** START **

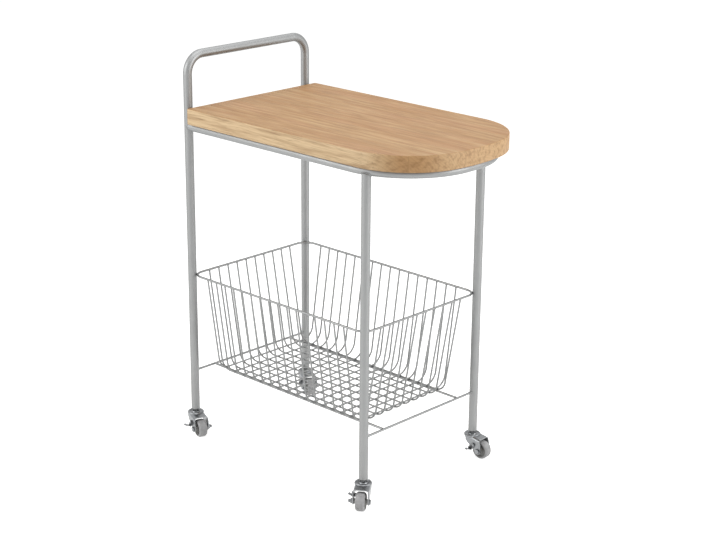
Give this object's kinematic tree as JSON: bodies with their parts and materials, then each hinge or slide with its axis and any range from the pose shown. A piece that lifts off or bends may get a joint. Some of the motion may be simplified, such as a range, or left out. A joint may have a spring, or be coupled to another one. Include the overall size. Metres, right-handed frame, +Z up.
{
  "type": "serving trolley",
  "caption": "Serving trolley with a thick solid oak top rounded at one end, a bent steel tube frame with a push handle, a fixed wire basket and small braked swivel castors.",
  "frame": {"origin": "on the floor under the middle of the bounding box, with the castors turned as stored", "axes": "+X from the push handle towards the rounded end, +Y to the left of a person pushing, +Z up"},
  "size_m": [0.6797, 0.417, 0.8705],
  "materials": {
    "oak_top": "solid oak in glued staves, oiled, matt, edges slightly eased",
    "frame_tube": "satin steel tube, fine brushing along the tube",
    "basket_wire": "satin steel wire, spot welded",
    "zinc_steel": "pressed and turned steel, bright zinc plated",
    "wheel_centre": "moulded grey plastic, fine satin",
    "wheel_tread": "moulded grey non-marking rubber, matt",
    "socket_plastic": "moulded dark plastic tube plug, matt"
  },
  "bodies": {
    "frame": {"worktop": "oak_top", "hoop_tube": "frame_tube", "ring_tube": "frame_tube", "rear_crossbar": "frame_tube", "front_leg_right": "frame_tube", "front_leg_left": "frame_tube", "mounting_tabs": "frame_tube", "top_screws": "zinc_steel", "stem_sockets": "socket_plastic", "basket_rim": "basket_wire", "basket_long_wires": "basket_wire", "basket_cross_wires": "basket_wire", "basket_runners": "basket_wire", "basket_rod_rear": "basket_wire", "basket_rod_front": "basket_wire", "rear_right_stem": "zinc_steel", "rear_left_stem": "zinc_steel", "front_right_stem": "zinc_steel", "front_left_stem": "zinc_steel"},
    "rear_right_swivel": {"rear_right_fork": "zinc_steel", "rear_right_axle": "zinc_steel", "rear_right_rivet": "zinc_steel"},
    "rear_right_wheel": {"rear_right_hub": "wheel_centre", "rear_right_tyre": "wheel_tread"},
    "rear_right_brake_lever": {"rear_right_brake": "zinc_steel"},
    "rear_left_swivel": {"rear_left_fork": "zinc_steel", "rear_left_axle": "zinc_steel", "rear_left_rivet": "zinc_steel"},
    "rear_left_wheel": {"rear_left_hub": "wheel_centre", "rear_left_tyre": "wheel_tread"},
    "rear_left_brake_lever": {"rear_left_brake": "zinc_steel"},
    "front_right_swivel": {"front_right_fork": "zinc_steel", "front_right_axle": "zinc_steel", "front_right_rivet": "zinc_steel"},
    "front_right_wheel": {"front_right_hub": "wheel_centre", "front_right_tyre": "wheel_tread"},
    "front_right_brake_lever": {"front_right_brake": "zinc_steel"},
    "front_left_swivel": {"front_left_fork": "zinc_steel", "front_left_axle": "zinc_steel", "front_left_rivet": "zinc_steel"},
    "front_left_wheel": {"front_left_hub": "wheel_centre", "front_left_tyre": "wheel_tread"},
    "front_left_brake_lever": {"front_left_brake": "zinc_steel"}
  },
  "joints": [
    {"name": "rear_right_turn", "type": "hinge", "parent": "frame", "child": "rear_right_swivel", "pos_m": [-0.3216, -0.166, 0.051], "axis": [0, 0, 1], "continuous": true},
    {"name": "rear_right_roll", "type": "hinge", "parent": "rear_right_swivel", "child": "rear_right_wheel", "pos_m": [-0.29607, -0.17479, 0.02], "axis": [0.3256, 0.9455, 0], "continuous": true},
    {"name": "rear_right_lock", "type": "hinge", "parent": "rear_right_swivel", "child": "rear_right_brake_lever", "pos_m": [-0.30647, -0.17121, 0.033], "axis": [-0.3256, -0.9455, 0], "range_deg": [0, 7]},
    {"name": "rear_left_turn", "type": "hinge", "parent": "frame", "child": "rear_left_swivel", "pos_m": [-0.3216, 0.181, 0.051], "axis": [0, 0, 1], "continuous": true},
    {"name": "rear_left_roll", "type": "hinge", "parent": "rear_left_swivel", "child": "rear_left_wheel", "pos_m": [-0.29693, 0.17002, 0.02], "axis": [0.4067, 0.9135, 0], "continuous": true},
    {"name": "rear_left_lock", "type": "hinge", "parent": "rear_left_swivel", "child": "rear_left_brake_lever", "pos_m": [-0.30698, 0.17449, 0.033], "axis": [-0.4067, -0.9135, 0], "range_deg": [0, 7]},
    {"name": "front_right_turn", "type": "hinge", "parent": "frame", "child": "front_right_swivel", "pos_m": [0.2004, -0.166, 0.051], "axis": [0, 0, 1], "continuous": true},
    {"name": "front_right_roll", "type": "hinge", "parent": "front_right_swivel", "child": "front_right_wheel", "pos_m": [0.2155, -0.18838, 0.02], "axis": [0.829, 0.5592, 0], "continuous": true},
    {"name": "front_right_lock", "type": "hinge", "parent": "front_right_swivel", "child": "front_right_brake_lever", "pos_m": [0.20935, -0.17927, 0.033], "axis": [-0.829, -0.5592, 0], "range_deg": [0, 7]},
    {"name": "front_left_turn", "type": "hinge", "parent": "frame", "child": "front_left_swivel", "pos_m": [0.2004, 0.181, 0.051], "axis": [0, 0, 1], "continuous": true},
    {"name": "front_left_roll", "type": "hinge", "parent": "front_left_swivel", "child": "front_left_wheel", "pos_m": [0.22736, 0.18241, 0.02], "axis": [-0.0523, 0.9986, 0], "continuous": true},
    {"name": "front_left_lock", "type": "hinge", "parent": "front_left_swivel", "child": "front_left_brake_lever", "pos_m": [0.21638, 0.18184, 0.033], "axis": [0.0523, -0.9986, 0], "range_deg": [0, 7]}
  ]
}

** END **

--- Written request ---
Which lines contain the word "with"? Copy each one.

--- Reply ---
Give this object's kinematic tree as JSON: bodies with their parts and materials, then each hinge or slide with its axis and any range from the pose shown. A piece that lifts off or bends may get a joint. Some of the motion may be simplified, such as a range, or left out. A joint may have a spring, or be coupled to another one. Include the overall size. Metres, right-handed frame, +Z up.
  "caption": "Serving trolley with a thick solid oak top rounded at one end, a bent steel tube frame with a push handle, a fixed wire basket and small braked swivel castors.",
  "frame": {"origin": "on the floor under the middle of the bounding box, with the castors turned as stored", "axes": "+X from the push handle towards the rounded end, +Y to the left of a person pushing, +Z up"},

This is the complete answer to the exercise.